Вы же, любовники, первый срывавшие цвет ее жизни,
Можно представить, каким вас опалило огнем!
О самом себе
Перевод Л. Блуменау
Двадцать два года прожить не успев, уж устал я от жизни.
Что вы томите, за что жжете, эроты, меня?
Если несчастье случится со мною, что станете делать?
В кости беспечно играть будете вы, как всегда.
Перевод Л. Блуменау
Пей же, Асклепиад! Что с тобою? К чему эти слезы?
Не одного ведь тебя Пафия в сеть завлекла,
И не в тебя одного посылались жестоким Эротом
Стрелы из лука. Зачем в землю ложиться живым?
Чистого выпьем вина Дионисова! Утро коро́тко.
Станем ли лампы мы ждать, вестницы скорого сна?
Выпьем же, весело выпьем! Несчастный, конец уже близок,
Будем покоиться мы долгую, долгую ночь.
Эпитафия моряку
Перевод Л. Блуменау
Вспять хоть на восемь локтей отступи, беспокойное море,
Там поднимись высоко, волны кидай и бушуй.
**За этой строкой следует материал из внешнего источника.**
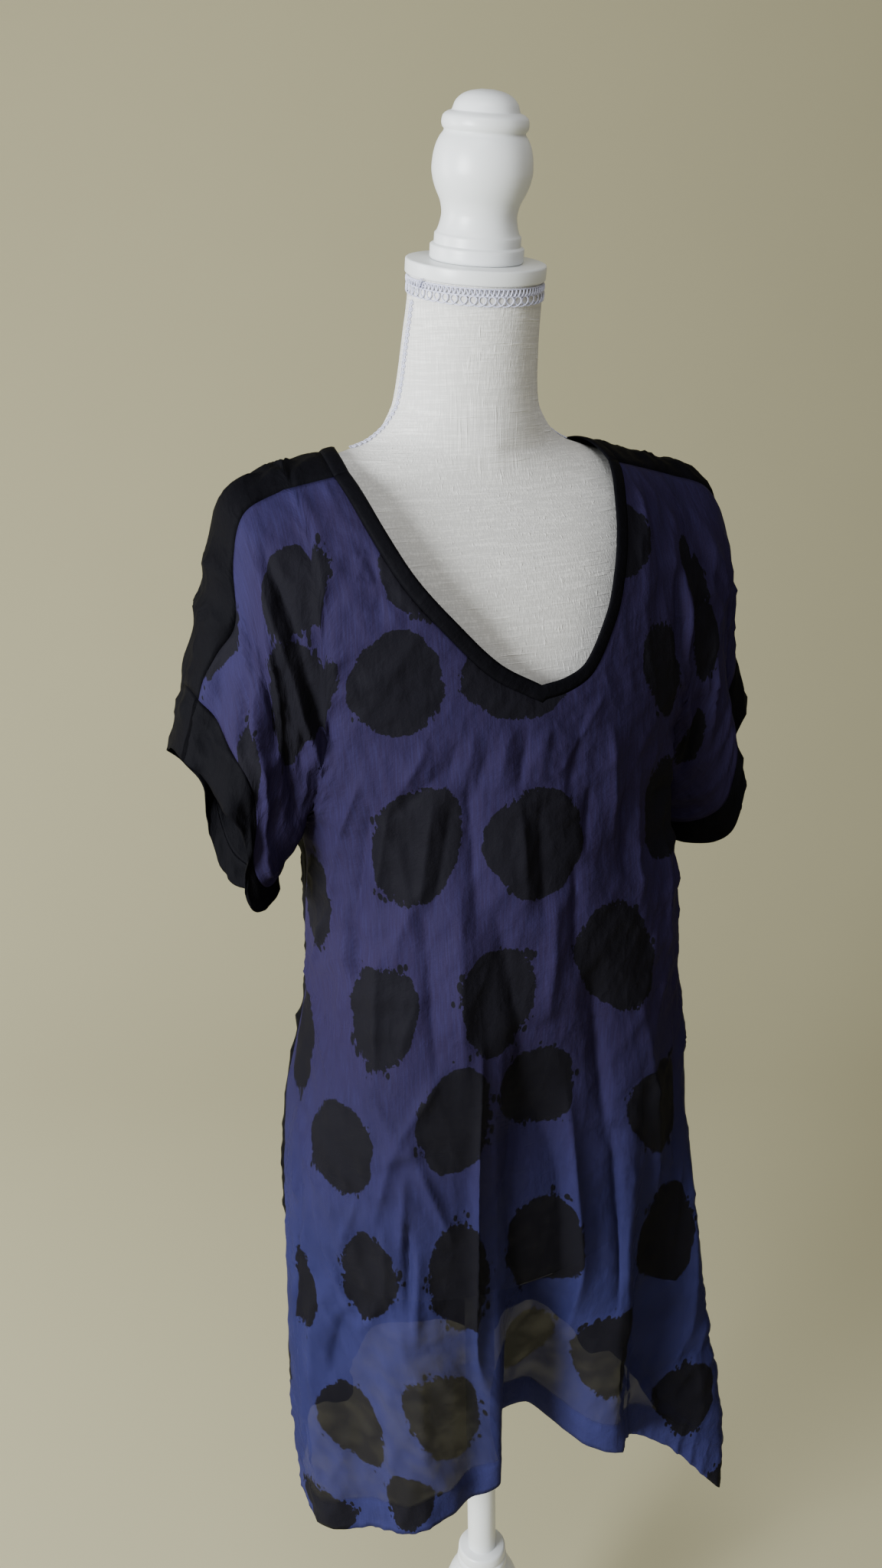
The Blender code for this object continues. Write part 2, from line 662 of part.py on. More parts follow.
def body_columns(sheet, front):
    """Rows of the body panel; returns them and the armhole columns of both sides."""
    top = top_edge(front)
    count = len(top) - 1
    turns = [turn_on_body(turn) for turn in ring_turns(front)]
    sign = 1 if front else -1
    shift = Vector((0, -HALF_GAP if front else HALF_GAP, 0))
    armpit_row = row_angles(front, 0.0, count)
    armpit_x = [lower_point(angle, z).x for angle, z in armpit_row]
    rows = []
    for k, ring_turn in enumerate(turns):
        share = (turns[0] - ring_turn) / (turns[0] - turns[-1])
        row = []
        for j, (x0, turn0) in enumerate(top):
            if k == len(turns) - 1:
                if j in (0, count):
                    point = Vector((math.copysign(ARMPIT_X, x0), 0, ARMPIT_Z)) + shift
                    mitre = Vector((math.copysign(ARMPIT_MITRE[0], x0), 0, ARMPIT_MITRE[1]))
                    row.append(sheet.add((point, mitre)))
                    continue
                row.append(sheet.add(lower_vertex(*armpit_row[j])))
                continue
            if j in (0, count):
                turn = turn0 if k == 0 else ring_turn
                z = ridge(ARMHOLE_X) - drop_of(turn)
                x = math.copysign(armhole_x(z), x0)
            else:
                end_turn = sign * turn_of(ridge(armpit_x[j]) - ARMPIT_Z)
                x = mix(x0, armpit_x[j], share)
                turn = mix(turn0, end_turn, share)
            row.append(sheet.add(upper_vertex(x, turn)))
        rows.append(row)
    for k in range(1, SKIRT_ROWS + 1):
        row = []
        for j, (angle, z) in enumerate(row_angles(front, k / SKIRT_ROWS, count)):
            point, normal = lower_vertex(angle, z)
            if j in (0, count):
                along = lower_point(angle + 1e-4, z) - lower_point(angle - 1e-4, z)
                along.normalize()
                inward = along if along.dot(Vector((0, -1 if front else 1, 0))) > 0 else -along
                point = point + inward * HALF_GAP
            row.append(sheet.add((point, normal), k == SKIRT_ROWS and 0 < j < count))
        rows.append(row)
    sheet.grid(rows)
    ring = len(turns)
    return [row[0] for row in rows[:ring]], [row[-1] for row in rows[:ring]]


def cuff_gap(side, turn, step=1e-3):
    """Half the clearance at the cuff's seam, as a share of the way along the sleeve."""
    here = sleeve_point(side, CUFF_START, turn)
    along = (sleeve_point(side, CUFF_START + step, turn) - here) / step
    around = sleeve_point(side, CUFF_START, turn + step) - here
    return HALF_GAP / along.cross(around.normalized()).length


def add_sleeve(sheet, side, front, armhole):
    """Sleeve half, joined to the armhole column of its body panel."""
    columns = [list(armhole)]
    shift = Vector((0, -HALF_GAP if front else HALF_GAP, 0))
    for i in range(1, SLEEVE_STEPS + 1):
        column = []
        share = i / SLEEVE_STEPS
        for k, turn in enumerate(ring_turns(front, side, CUFF_START * share)):
            if k == 0:
                gap = HALF_GAP if front else -HALF_GAP
                turn = nudge(lambda u, v: sleeve_point(side, u, v), share / 2, turn, 0, 1, gap)[1]
            along = CUFF_START * share
            if i == SLEEVE_STEPS:
                along -= cuff_gap(side, turn)
            point, normal = sleeve_vertex(side, along, turn)
            if k == len(armhole) - 1:
                # both panels share this normal, so that their edges stay parallel
                point = point + shift
                normal = Vector((normal.x, 0, normal.z)).normalized()
            column.append(sheet.add((point, normal)))
        columns.append(column)
    for number, turn in list(zip(armhole, ring_turns(front)))[:-1]:
        # the armhole column belongs to both surfaces
        sleeve_normal = sleeve_vertex(side, 0.0, turn)[1]
        sheet.normals[number] = (sheet.normals[number] + sleeve_normal).normalized()
    sheet.grid(columns)


def panel(name, front, finish):
    sheet = Sheet()
    left, right = body_columns(sheet, front)
    add_sleeve(sheet, -1, front, left)
    add_sleeve(sheet, 1, front, right)
    return make_object(name, *sheet.solid(WALL), finish)


def cuff(name, side, finish):
    """Closed band round the hem of a sleeve."""
    sheet = Sheet()
    turns = ring_turns(True, side, CUFF_START) + list(reversed(ring_turns(False, side, CUFF_START)))[1:-1]
    rows = []
    for i in range(CUFF_STEPS + 1):
        row = []
        for turn in turns:
            start = CUFF_START + cuff_gap(side, turn)
            vertex = sleeve_vertex(side, mix(start, 1.0, i / CUFF_STEPS), turn)
            row.append(sheet.add(vertex, i == CUFF_STEPS))
        rows.append(row + row[:1])
    sheet.grid(rows)
    return make_object(name, *sheet.solid(WALL), finish)


def neckband(name, front, finish):
    """Band round the neck opening, one half of it."""
    sheet = Sheet()
    curve = neck_front if front else neck_back
    shift = HALF_GAP if front else -HALF_GAP
    rows = []
    for distance in (0.0, BAND - HALF_GAP):
        halves = {}
        for side in (-1, 1):
            half = []
            for t in reversed(neck_shares(front, side)):
                x, turn = neck_offset(curve, side, t, distance)
                if not half:
                    _, turn = nudge(upper_point, x, SEAM_TURN, 0, 1, shift)
                half.append((x, turn))
            halves[side] = half
        line = halves[-1] + list(reversed(halves[1]))[1:]
        rows.append([sheet.add(upper_vertex(x, turn)) for x, turn in line])
    sheet.grid(rows)
    return make_object(name, *sheet.solid(BAND_WALL), finish)


# -------------------------------------------------------------- form and stand
def neck_frame(z):
    """Place of a section of the form: the neck leans forward as it rises."""
    lean = NECK_LEAN * ease(*NECK_LEAN_HEIGHTS, z)
    return Matrix.Translation((0, table(FORM_MIDDLE, z, 1), z)) @ Matrix.Rotation(lean, 4, "X")


def form_ring(row, outset=0.0, sides=FORM_SIDES):
    z, width, front, back, square = row
    frame = neck_frame(z)
    ring = []
    for k in range(sides):
        angle = 2 * math.pi * k / sides
        s, c = math.sin(angle), math.cos(angle)
        x = (width + outset) * math.copysign(abs(s) ** (2 / square), s)
        depth = (front if c > 0 else back) + outset
        y = -depth * math.copysign(abs(c) ** (2 / square), c)
        tilt = SHOULDER_TILT * ease(ARMPIT_Z, RIDGE_Z, z) * (1 - ease(*FORM_TILT, z))
        ring.append(frame @ Vector((x, y, -tilt * x)))
    return ring


def ring_between(low, high, share, outset):
    """Ring on the form's facets between two of its rings, moved out from the middle."""
    return [a.lerp(b, share) for a, b in zip(form_ring(low, outset), form_ring(high, outset))]


def form_torso(finish):
    rings = [form_ring(row) for row in FORM_ROWS]
    points = [p for ring in rings for p in ring]
    faces = []
    for r in range(len(rings) - 1):
        for k in range(FORM_SIDES):
            a, b = r * FORM_SIDES + k, r * FORM_SIDES + (k + 1) % FORM_SIDES
            faces.append((a, b, b + FORM_SIDES, a + FORM_SIDES))
    faces.append(tuple(reversed(range(FORM_SIDES))))
    last = (len(rings) - 1) * FORM_SIDES
    faces.append(tuple(range(last, last + FORM_SIDES)))
    return make_object("form_torso", points, faces, finish, math.radians(60))


def neck_braid(finish):
    """Braid round the top of the neck, just under the cap."""
    low, high = FORM_ROWS[-2:]
    rise = high[0] - low[0]
    upper, lower = 1 - GAP / rise, 1 - BRAID_HEIGHT / rise
    points, faces = [], []
    for outset, share in ((GAP, upper), (GAP + BRAID_THICK, upper), (GAP + BRAID_THICK, lower), (GAP, lower)):
        points += ring_between(low, high, share, outset)
    for ring in range(4):
        for k in range(FORM_SIDES):
            nxt = (k + 1) % FORM_SIDES
            a, b = ring * FORM_SIDES + k, ring * FORM_SIDES + nxt
            c, d = (ring + 1) % 4 * FORM_SIDES + nxt, (ring + 1) % 4 * FORM_SIDES + k
            faces.append((d, c, b, a))
    return make_object("neck_braid", points, faces, finish)


def side_braid(name, side, finish):
    """Narrow braid down the side of the neck and out along the shoulder."""
    quarter = FORM_SIDES // 4 if side > 0 else 3 * FORM_SIDES // 4
    last = len(FORM_ROWS) - 1
    low, high = FORM_ROWS[-2:]
    start = 1 - (BRAID_HEIGHT + BRAID_THICK) / (high[0] - low[0])
    first, share = SIDE_BRAID_ENDS[side]
    middles = [ring_between(FORM_ROWS[first], FORM_ROWS[first + 1], share, 0.0)[quarter]]
    middles += [form_ring(FORM_ROWS[r])[quarter] for r in range(first + 1, last)]
    middles.append(ring_between(low, high, start, 0.0)[quarter])
    along = Vector((0, 1, 0))
    sheet = Sheet()
    rows = []
    for i, middle in enumerate(middles):
        run = middles[min(i + 1, len(middles) - 1)] - middles[max(i - 1, 0)]
        normal = run.cross(along).normalized()
        if normal.x * side < 0:
            normal = -normal
        lift = normal * (GAP + BRAID_THICK)
        rows.append([sheet.add((middle + along * w * SIDE_BRAID_HALF + lift, normal)) for w in (-1, 1)])
    sheet.grid(rows)
    return make_object(name, *sheet.solid(BRAID_THICK), finish)


def neck_top():
    """Frame of the neck's top face."""
    return neck_frame(NECK_TOP_Z)


def neck_cap(finish):
    profile = (
        (GAP, CAP_RADIUS - CAP_EDGE), (GAP + CAP_EDGE, CAP_RADIUS),
        (CAP_HEIGHT - CAP_EDGE, CAP_RADIUS), (CAP_HEIGHT, CAP_RADIUS - CAP_EDGE),
    )
    return turned("neck_cap", profile, STAND_SIDES, finish, neck_top())


def finial(finish):
    rows = [(CAP_HEIGHT + GAP + height, radius) for height, radius in FINIAL]
    return turned("finial", rows, FINIAL_SIDES, finish, neck_top())


def stand(finish):
    turned("pole", ((POLE_FOOT, POLE_RADIUS), (POLE_TOP, POLE_RADIUS)), STAND_SIDES, finish)
    turned("stand_column", COLUMN, STAND_SIDES, finish,
           bore=(POLE_RADIUS + GAP, POLE_FOOT - GAP))
    profile = (
        (0.0, BASE_RADIUS - BASE_EDGE), (BASE_EDGE, BASE_RADIUS),
        (BASE_HEIGHT - BASE_EDGE, BASE_RADIUS - BASE_EDGE / 3), (BASE_HEIGHT, BASE_RADIUS - BASE_EDGE * 2),
    )
    turned("base", profile, STAND_SIDES * 2, finish)


def main():
    for found in list(bpy.data.objects):
        bpy.data.objects.remove(found, do_unlink=True)
    indigo = material("indigo_print", (0.055, 0.050, 0.160), 0.75)
    black = material("black_cloth", (0.010, 0.010, 0.013), 0.80)
    linen = material("linen", (0.72, 0.70, 0.67), 0.90)
    lilac = material("lilac_braid", (0.62, 0.62, 0.74), 0.60)
    white = material("white_paint", (0.78, 0.78, 0.77), 0.35)
    panel("tunic_front", True, indigo)
    panel("tunic_back", False, black)
    neckband("neckband_front", True, black)
    neckband("neckband_back", False, black)
    cuff("cuff_right_arm", -1, black)
    cuff("cuff_left_arm", 1, black)
    form_torso(linen)
    neck_braid(lilac)
    side_braid("side_braid_right", -1, lilac)
    side_braid("side_braid_left", 1, lilac)
    neck_cap(white)
    finial(white)
    stand(white)


main()
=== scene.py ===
"""Tunic top on a limbless dress form: cloth, linen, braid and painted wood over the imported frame."""
import math

import bpy
import numpy as np
from bpy.props import FloatProperty, FloatVectorProperty, IntProperty, PointerProperty
from mathutils import Matrix, Vector
from mathutils.bvhtree import BVHTree
from mathutils.kdtree import KDTree


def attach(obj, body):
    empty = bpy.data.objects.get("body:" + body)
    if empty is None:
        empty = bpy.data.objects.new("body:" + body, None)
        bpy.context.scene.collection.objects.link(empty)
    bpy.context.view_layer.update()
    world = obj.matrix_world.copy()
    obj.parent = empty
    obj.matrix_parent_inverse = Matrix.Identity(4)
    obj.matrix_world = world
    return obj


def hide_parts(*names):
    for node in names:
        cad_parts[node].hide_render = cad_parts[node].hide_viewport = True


bl_info = {
    "name": "Tunic top on a dress form",
    "version": (1, 0, 0),
    "blender": (4, 5, 0),
    "location": "View3D > Sidebar > Tunic",
    "description": "Soft pieces, finishes and stage of a tunic top on a dress form",
    "category": "Object",
}

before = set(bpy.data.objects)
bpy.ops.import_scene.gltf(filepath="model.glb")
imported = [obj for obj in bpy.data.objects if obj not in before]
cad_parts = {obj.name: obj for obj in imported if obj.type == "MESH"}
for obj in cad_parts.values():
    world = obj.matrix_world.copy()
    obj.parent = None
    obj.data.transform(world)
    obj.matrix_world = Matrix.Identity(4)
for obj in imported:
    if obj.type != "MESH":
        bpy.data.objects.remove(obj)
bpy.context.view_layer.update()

MM = 0.001

# ------------------------------------------------------------ sizes of the cloth
RIDGE_Z = 1.404        # shoulder line where the sleeve begins
RIDGE_SLOPE = 0.28     # fall of the shoulder line, outward
RIDGE_ROUND = 0.10     # softens the shoulder line towards the neck
SHOULDER_TILT = 0.03   # the shoulder at -X sits higher
ARMPIT_Z = 1.135
ARMHOLE_X = 0.165      # half width across the shoulder line at the sleeve
ARMPIT_X = 0.158
ARMHOLE_FRONT = 0.080  # depth of the armhole ring, front and back
ARMHOLE_BACK = 0.075
SHOULDER_CREST = 1.15  # over 1 sharpens the crest of the shoulder
SEAM_TURN = math.radians(26)    # shoulder seam, forward of the crest
RING_Z = (RIDGE_Z + ARMPIT_Z) / 2
RING_HALF = (RIDGE_Z - ARMPIT_Z) / 2

# Inner edge of the neckband in front, from the V to the shoulder seam: x, z.
NECKLINE = {
    -1: ((-0.001, 1.250), (-0.0335, 1.2685), (-0.0635, 1.2977), (-0.0908, 1.3310), (-0.1064, 1.3639),
         (-0.1168, 1.4000)),
    1: ((-0.001, 1.250), (0.0204, 1.2536), (0.0385, 1.2631), (0.0565, 1.2970), (0.0673, 1.3284),
        (0.0770, 1.3561), (0.0864, 1.3806), (0.0998, 1.4040)),
}
NECK_BACK_TURN = math.radians(51)
NECK_BACK_SQUARE = 0.6
NECK_BACK_LIFT = 0.02  # how far over the shoulder line the middle of the back neck opening lies
BAND = 0.011           # width of the neckband
BAND_CROWN = 0.0010    # how far its middle stands out
BAND_LAP = 0.0006      # how far its outer edge lies over the panels

# Height of the hem: angle from the front, height.
HEM = (
    (-180, 0.495), (-135, 0.475), (-90, 0.440), (-62, 0.448), (-30, 0.482), (-12, 0.495), (0, 0.510),
    (16, 0.502), (28, 0.482), (48, 0.440), (62, 0.370), (80, 0.400), (110, 0.430), (145, 0.470), (180, 0.495),
)
HEM_LINE = 0.0007      # how far the line of stitches over the hem sinks
HEM_LINE_HALF = 0.0025
SIDE_SEAM = {-1: math.radians(107), 1: math.radians(81)}   # angle from the front
SIDE_SEAM_EASE = 0.16  # height over which the seam moves to that angle
SIDE_SEAM_ROUNDS = 4   # the hem's height moves the seam, and the seam the height
CUFF_START = 0.79      # how far along the sleeve the cuff begins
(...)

Если ж разроешь могилу Эвмара, добра никакого
В ней все равно не найдешь — кости увидишь и прах.
На гроб Аянта[373]
Перевод Л. Блуменау
Здесь, у могилы Аянта, сижу я, несчастная Доблесть,
Кудри обрезав свои, с грустью великой в душе.
Тяжко скорблю я о том, что теперь у ахеян, как видно,
Ловкая, хитрая Ложь стала сильнее меня.